Circularly polarized light irradiated ferromagnetic MnBi2Te4: A possible ideal Weyl semimetal

The interaction between light and nontrivial energy band topology allows for the precise manipulation of topological quantum states, which has attracted intensive interest in condensed-matter physics. In this work, using first-principles calculations, we studied the topological transition of ferromagnetic (FM) MnBi2Te4 upon irradiation with circularly polarized light (CPL). We revealed that the MnBi2Te4 can be driven from an FM insulator to a Weyl semimetal with a minimum number of Weyl points, i.e., two Weyl points (WPs) in systems without time-reversal symmetry. More importantly, in FM MnBi2Te4 with an out-of-plane easy magnetization axis, we found that the band dispersion of the WP evolves from type-II to type-III and finally to type-I when the light intensity increases.
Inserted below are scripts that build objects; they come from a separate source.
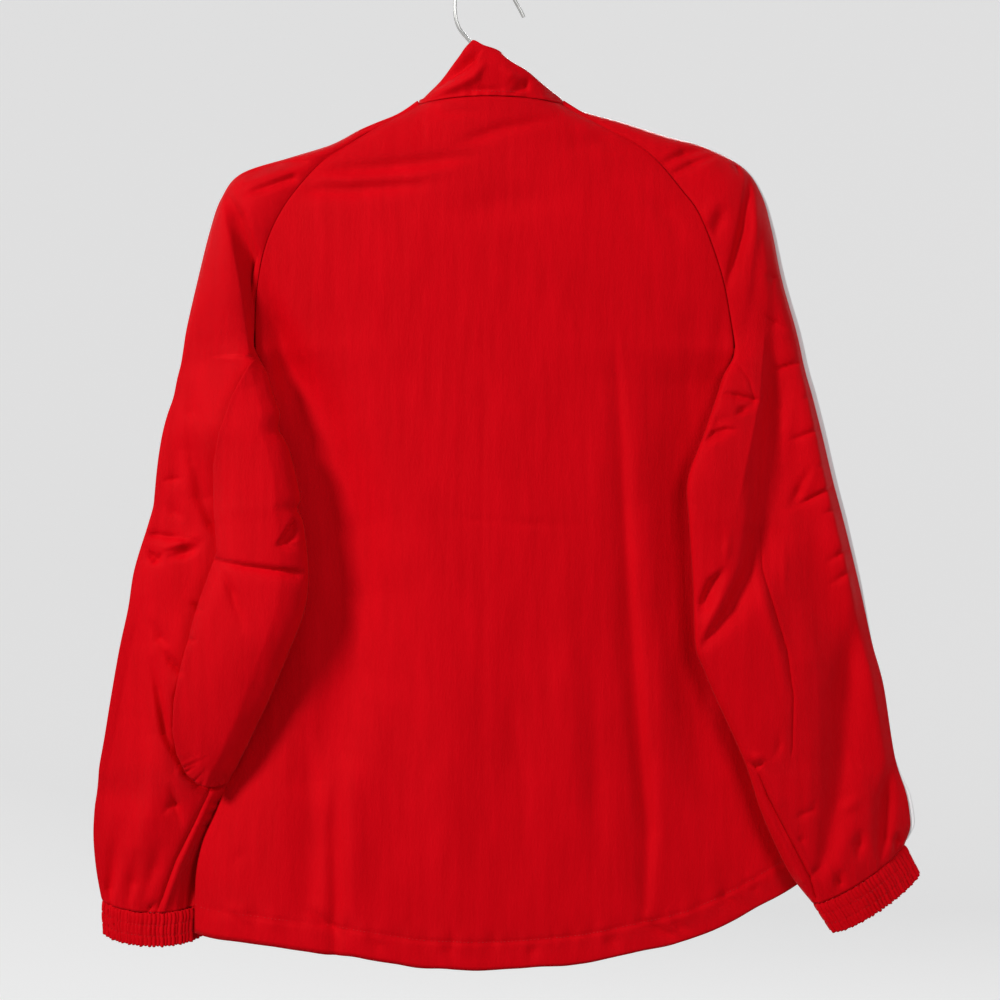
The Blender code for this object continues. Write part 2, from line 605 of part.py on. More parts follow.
def build_tape(name, table, peek, finish):
    """The white tape along an overarm: laid on the front half, round the edge where it shows."""
    last = len(table) - 1
    lift = CLOTH / 2 + SEAM_GAP + TAPE_WALL / 2 + TAPE_LIFT

    def surface(row, column):
        at = station(mix(2 / SLEEVE_ROWS, 1, row), SLEEVE_ROWS, SEAM_ROWS, UNDERARM, last - 0.1)
        s = section(table, SLEEVE_COLUMNS, at)
        width = math.hypot(s["in_x"] - s["out_x"], s["in_drop"] - s["out_drop"])
        out = Vector((s["out_x"] - s["in_x"], s["out_drop"] - s["in_drop"], 0)).normalized()
        start = 0.0 if peek else min(TAPE_INSET / width, 0.2)
        v = 1 - start - min(TAPE_WIDTH / width, 0.6) * (column**1.5 if peek else column)
        point = Vector(sleeve(table, at, v, 1))
        normal = out if peek and column == 0 else sleeve_normal(table, at, v, 1)
        shows = curve_at(peek, at) * (1 - column) ** 2 if peek else 0.0
        return tuple(point + normal * (lift + shows))

    sheet(name, SLEEVE_ROWS - 2, TAPE_COLUMNS, surface, finish, TAPE_WALL)


def build_zip(finish):
    def tape(side):
        def surface(row, column):
            drop, y = front_line(row)
            inner = CHAIN_HALF + SEAM_GAP
            x = ZIP_X + side * mix(inner, TAPE_EDGE, column)
            return x, drop, y - ZIP_SET
        return surface

    sheet("zip_tape_left", ZIP_ROWS, 1, tape(-1), finish, TAPE_THICK)
    sheet("zip_tape_right", ZIP_ROWS, 1, tape(1), finish, TAPE_THICK)

    def chain(row, column):
        drop, y = front_line(mix(*CHAIN_ENDS, row))
        return ZIP_X + mix(-CHAIN_HALF, CHAIN_HALF, column), drop, y - ZIP_SET

    sheet("zip_chain", ZIP_ROWS, 1, chain, finish, CHAIN_THICK)


# ---------------------------------------------------------------- hanger
def arc(centre, radius, start, end, steps):
    """Points on an arc: angles in degrees, anticlockwise from the right as seen."""
    points = []
    for k in range(steps + 1):
        angle = math.radians(mix(start, end, k / steps))
        points.append((centre[0] + radius * math.cos(angle),
                       centre[1] - radius * math.sin(angle), 0.0))
    return points


def rounded(points, radius, steps=5):
    """A run of straight wire with its corners rounded."""
    result = [points[0]]
    for before, corner, after in zip(points, points[1:], points[2:]):
        b, c, a = Vector(before), Vector(corner), Vector(after)
        start, end = c + (b - c).normalized() * radius, c + (a - c).normalized() * radius
        for k in range(steps + 1):
            t = k / steps
            result.append(tuple(start.lerp(c, t).lerp(c.lerp(end, t), t)))
    result.append(points[-1])
    return result


def build_hanger(finish):
    """One wire: hook, stem, left shoulder, bottom bar, right shoulder, wound round the stem."""
    hook = [(26.9, 42.0, 0), (21.3, 31.6, 0)]
    hook += arc((-6.3, SEAT_DROP + HOOK_RADIUS - WIRE / 2), HOOK_RADIUS, 29, 180, 14)
    stem = [(-28.0, 34.0, 0), (-27.4, 42.0, 0), (-25.4, 49.0, 0), (-22.0, 54.5, 0),
            (-14.5, 63.0, 0), (-7.0, 71.5, 0), (-2.2, 78.0, 0), (0.0, 84.0, 0)]
    left_low = SHOULDER_TOP + LEFT_SLOPE * HANGER_HALF
    right_low = SHOULDER_TOP + RIGHT_SLOPE * HANGER_HALF
    frame = rounded([(0, 90, 0), (0, SHOULDER_TOP, 0), (-HANGER_HALF, left_low, 0),
                     (-HANGER_HALF + 4, left_low + HANGER_DEPTH, 0),
                     (HANGER_HALF - 4, right_low + HANGER_DEPTH, 0),
                     (HANGER_HALF, right_low, 0), (WIND, SHOULDER_TOP - 1.0, 0)], 6.0)
    wind, turns, per_turn, pitch = [], 2, 12, 3.8
    for k in range(1, turns * per_turn + 1):
        angle = 2 * math.pi * k / per_turn
        wind.append((WIND * math.cos(angle), SHOULDER_TOP - 1.0 - pitch * k / per_turn,
                     WIND * math.sin(angle)))
    wire = bpy.data.curves.new("hanger", "CURVE")
    wire.dimensions = "3D"
    wire.bevel_depth = WIRE / 2 * MM
    wire.bevel_resolution = 2
    wire.use_fill_caps = True
    route = [place(*point) for point in hook + stem + frame + wind]
    spline = wire.splines.new("POLY")
    spline.points.add(len(route) - 1)
    for point, where in zip(spline.points, route):
        point.co = (*where, 1.0)
    wire.materials.append(finish)
    bpy.context.scene.collection.objects.link(bpy.data.objects.new("hanger", wire))


def block(name, x, drop, y, finish, bevel=0.0):
    """A block between two values of x, drop and y, with its edges rounded."""
    made_bm = bmesh.new()
    verts = bmesh.ops.create_cube(made_bm, size=1.0)["verts"]
    low, high = place(x[0], drop[1], y[0]), place(x[1], drop[0], y[1])
    bmesh.ops.scale(made_bm, verts=verts, vec=high - low)
    bmesh.ops.translate(made_bm, verts=verts, vec=(low + high) / 2)
    if bevel:
        bmesh.ops.bevel(made_bm, geom=made_bm.edges[:], offset=bevel * MM, segments=1,
                        profile=0.5, affect="EDGES", material=-1)
    return add_object(name, made_bm, finish)


def combine(base, other, operation):
    """Joins or cuts one solid with another, which stays as a hidden guide."""
    change = base.modifiers.new(operation.title(), "BOOLEAN")
    change.operation = operation
    change.object = other
    other.hide_render = True
    other.display_type = "WIRE"


def build_slider(finish):
    """The slider at the top of the closed zip, with the arch that carries the pull tab."""
    _, y = front_line(SLIDER_UP)
    face = y - ZIP_SET + CHAIN_THICK / 2 + PLATE_CLEAR

    def spread(middle, half):
        return middle - half, middle + half

    plate = block("zip_slider", spread(ZIP_X, PLATE_HALF[0]), spread(SLIDER_DROP, PLATE_HALF[1]),
                  (face, face + PLATE), finish, EDGE_ROUND)
    arch = block("arch_guide", spread(ZIP_X, ARCH_HALF[0]), spread(SLIDER_DROP, ARCH_HALF[1]),
                 (face + PLATE - ROOT, face + PLATE + ARCH + ARCH_CAP), finish, EDGE_ROUND)
    hole = block("arch_hole_guide", spread(ZIP_X, THROUGH), spread(SLIDER_DROP, HOLE_HALF),
                 (face + PLATE + 0.01, face + PLATE + ARCH), finish)
    combine(plate, arch, "UNION")
    combine(plate, hole, "DIFFERENCE")
    return face + PLATE


def build_pull_tab(seat, finish):
    """The pull tab hangs from the slider's arch by its crossbar, which is the hinge's axis."""
    half = TAB_THICK / 2
    y = seat + half + TAB_CLEAR
    axis = place(ZIP_X, SLIDER_DROP, y)
    tab = block("zip_tab", (ZIP_X - TAB_HALF, ZIP_X + TAB_HALF),
                (SLIDER_DROP - half, SLIDER_DROP + TAB_LENGTH), (y - half, y + half), finish,
                EDGE_ROUND)
    eye = block("eye_guide", (ZIP_X - EYE_HALF, ZIP_X + EYE_HALF),
                (SLIDER_DROP + half, SLIDER_DROP + EYE_END), (y - THROUGH, y + THROUGH), finish)
    combine(tab, eye, "DIFFERENCE")
    pivot = bpy.data.objects.new("tab_pivot", None)
    pivot.location = axis
    bpy.context.scene.collection.objects.link(pivot)
    tab.data.transform(Matrix.Translation(-axis))
    tab.parent = pivot
    eye.data.transform(Matrix.Translation(-axis))
    eye.parent = pivot


def main():
    for old in list(bpy.data.objects):
        bpy.data.objects.remove(old)
    red = material("red nylon", RED, 0.55)
    white = material("white tape", WHITE, 0.6)
    metal = material("bright wire", STEEL, 0.25, 1.0)
    build_hanger(metal)
    build_back(red)
    build_front(-1, red)
    build_front(1, red)
    build_sleeve("left", LEFT_SLEEVE, red)
    build_sleeve("right", RIGHT_SLEEVE, red)
    build_cuff("cuff_left", LEFT_SLEEVE, red)
    build_cuff("cuff_right", RIGHT_SLEEVE, red)
    build_collar(red)
    build_tape("stripe_left", LEFT_SLEEVE, None, white)
    build_tape("stripe_right", RIGHT_SLEEVE, RIGHT_PEEK, white)
    build_zip(red)
    build_pull_tab(build_slider(metal), metal)


main()
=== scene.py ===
# %% [markdown]
# # A lightweight windbreaker on a wire hanger
#
# The jacket hangs by the hanger's hook, its back to the camera. It is sewn from thin panels:
# a back, two fronts, raglan sleeves cut as a back and a front half, a stand collar and two
# gathered cuffs. A zip closes the front, and a white tape runs down each overarm.
#
# This file dresses the CAD frame. The frame fixes every place and size. Each cell makes one
# piece or one finish, and prints what it made.

# %% The frame and the tools
import math

import bmesh
import bpy
import numpy as np
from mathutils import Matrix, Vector, noise


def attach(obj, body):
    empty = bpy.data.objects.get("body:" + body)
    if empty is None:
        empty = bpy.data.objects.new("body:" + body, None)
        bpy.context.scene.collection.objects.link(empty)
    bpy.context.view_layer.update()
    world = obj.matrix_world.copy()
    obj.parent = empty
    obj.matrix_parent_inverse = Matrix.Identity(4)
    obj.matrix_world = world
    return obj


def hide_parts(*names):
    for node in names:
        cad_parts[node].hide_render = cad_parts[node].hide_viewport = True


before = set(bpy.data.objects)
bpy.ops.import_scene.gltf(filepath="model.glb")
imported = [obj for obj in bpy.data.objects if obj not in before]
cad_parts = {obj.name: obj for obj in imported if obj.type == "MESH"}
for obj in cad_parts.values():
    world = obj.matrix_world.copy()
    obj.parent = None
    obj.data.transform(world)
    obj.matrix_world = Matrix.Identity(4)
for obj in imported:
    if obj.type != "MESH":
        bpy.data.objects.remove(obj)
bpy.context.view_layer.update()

# %% [markdown]
# ## Measures
#
# All tables below are in millimetres, seen from behind the jacket: x to the right of the
# hanger's stem, drop downwards and y away from the camera. A jacket is drafted in the same way,
# as widths at a row of heights. Smooth curves run through the rows, so a few numbers carry a
# whole panel.

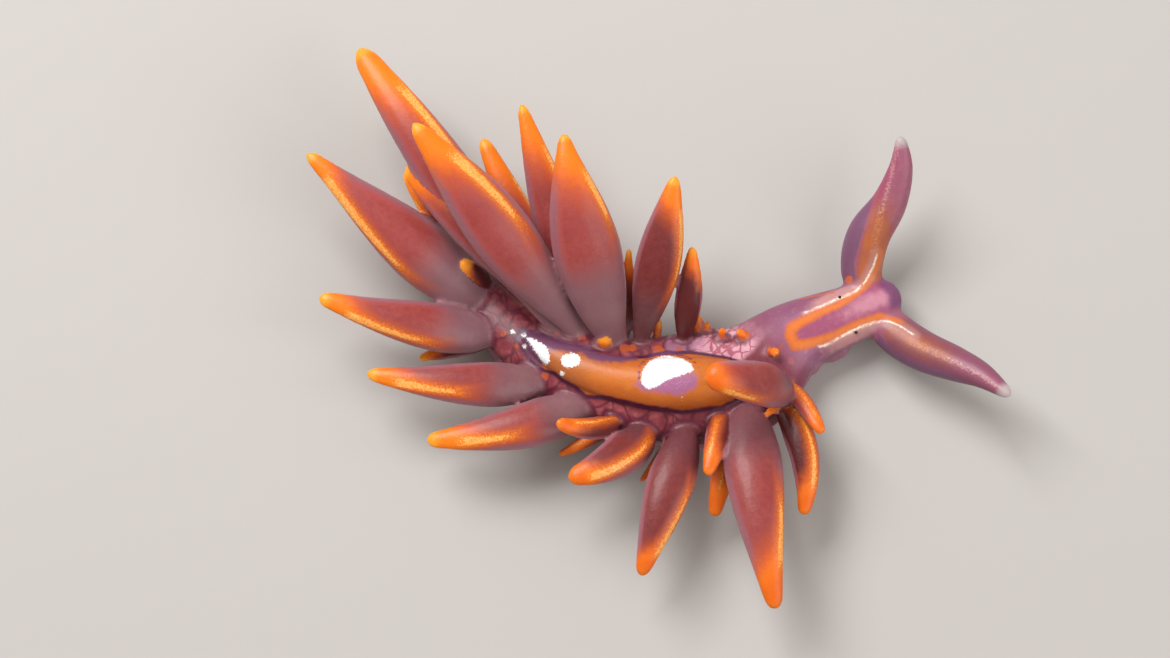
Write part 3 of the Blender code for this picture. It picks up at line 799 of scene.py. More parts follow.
def band(value, start, end):
    """1 inside a band and 0 outside. Each end is a pair between which the value changes softly."""
    return soft(value, *start) * (1 - soft(value, *end))


def from_line(points, line):
    """Distance of points to a line of points, and the share of the line where it is nearest."""
    line = np.asarray(line, float)
    best = np.full(len(points), FAR)
    where = np.zeros(len(points))
    for k, (a, b) in enumerate(zip(line, line[1:])):
        along = np.clip(((points - a) @ (b - a)) / ((b - a) @ (b - a)), 0, 1)
        off = np.linalg.norm(points - a - along[:, None] * (b - a), axis=1)
        where = np.where(off < best, (k + along) / (len(line) - 1), where)
        best = np.minimum(best, off)
    return best, where


def inside(points, outline):
    """Depth of points inside a closed outline, negative outside."""
    outline = np.asarray(outline, float)
    closed = np.vstack((outline, outline[:1]))
    off = from_line(points, closed)[0]
    within = np.zeros(len(points), bool)
    for a, b in zip(closed, closed[1:]):
        crosses = (a[1] > points[:, 1]) != (b[1] > points[:, 1])
        with np.errstate(divide="ignore", invalid="ignore"):
            x = a[0] + (points[:, 1] - a[1]) * (b[0] - a[0]) / (b[1] - a[1])
        within ^= crosses & (points[:, 0] < x)
    return np.where(within, off, -off)


def inside_spots(points, spots):
    """Depth inside the nearest of some round spots, given as x, y and radius."""
    return np.max([r - np.linalg.norm(points - (x, y), axis=1) for x, y, r in spots], axis=0)


skin_mm = np.empty(len(mesh.vertices) * 3)
mesh.vertices.foreach_get("co", skin_mm)
skin_mm = skin_mm.reshape(-1, 3) / MM
plan, height = skin_mm[:, :2], skin_mm[:, 2]
local = read("local", 3)
zone, number = (np.rint(read(name)).astype(int) for name in ("zone", "seed"))
print("measured on", len(plan), "points")

# %% Along and across the body
MIDLINE = np.linspace(0, len(STATIONS) - 1, 361)
CHUNK = 8000
midline_mm = between(STATIONS, MIDLINE)[:, :2]
# a few thousand points at a time, because all at once would fill the memory
nearest = np.empty(len(plan), int)
for k in range(0, len(plan), CHUNK):
    away = plan[k : k + CHUNK, None] - midline_mm
    nearest[k : k + CHUNK] = np.argmin((away**2).sum(axis=2), axis=1)
along = MIDLINE[nearest]
across = ((plan - midline_mm[nearest]) * left_at(along)[:, :2]).sum(axis=1)
print("farthest to the left of the middle line:", round(float(across.max()), 1), "mm")

# %% Numbers of the cerata
# shares of the half width or of the length between which a number changes
GLAND_MARGIN, GLAND_START = (0.04, 0.42), (0.1, 0.42)
RIM_WIDTH, BASE_END = (0.0, 0.16), (0.16, 0.5)
# cerata of the front right flank hold a deeper orange and less mauve, and their roots are red
DEEP_FROM, RED_ROOT_RIGHT, RED_ROOT_FRONT = (-0.5, 1.5), (1.1, 1.6), (0.0, 1.0)
STRIPE_WIDE, STRIPE_NARROW = 0.3, 0.12
STRIPE_END = 1.2
STRIPE_SHORTEST = 0.1
# a way round the flattened section is shorter than round a circle
ROUND_SHARE = 0.8
TIP_SKEW = 1.1
TIP_SKEW_START = 0.3
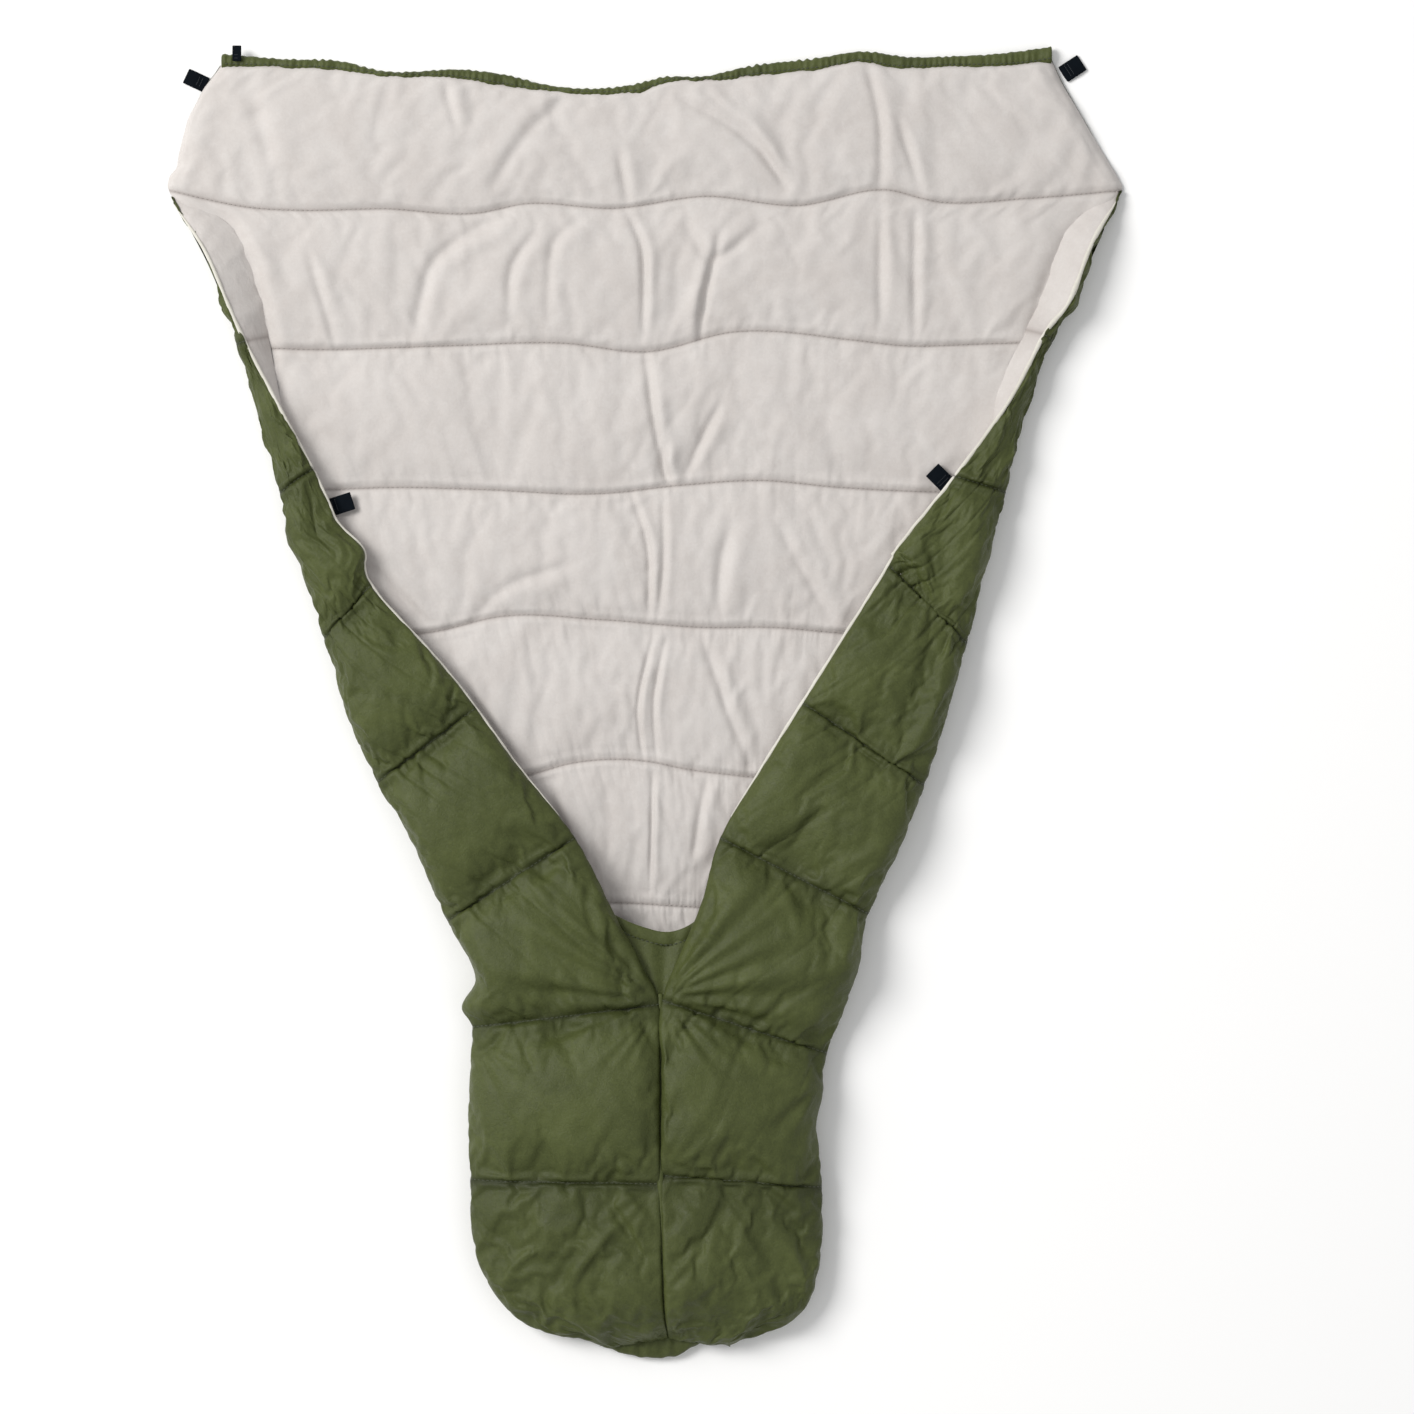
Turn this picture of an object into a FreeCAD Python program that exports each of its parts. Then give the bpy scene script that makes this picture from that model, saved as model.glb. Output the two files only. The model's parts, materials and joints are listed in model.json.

Moreover, we show that the profile of the characteristic Fermi arc of the Weyl semimetal phase is sensitive to changes in light intensity, which enables efficient manipulation of the Fermi arc length of FM MnBi2Te4 in experiments. In addition, for FM MnBi2Te4 with an in-plane easy magnetization axis, the system becomes a type-I Weyl semimetal under CPL irradiation. With controllable band dispersion, the length of the Fermi arc, and a minimum number of WPs, our results indicate that CPL-irradiated FM MnBi2Te4 is an ideal platform for the study of novel transport phenomena in Weyl semimetals with distinct band dispersion. © 2024 American Physical Society.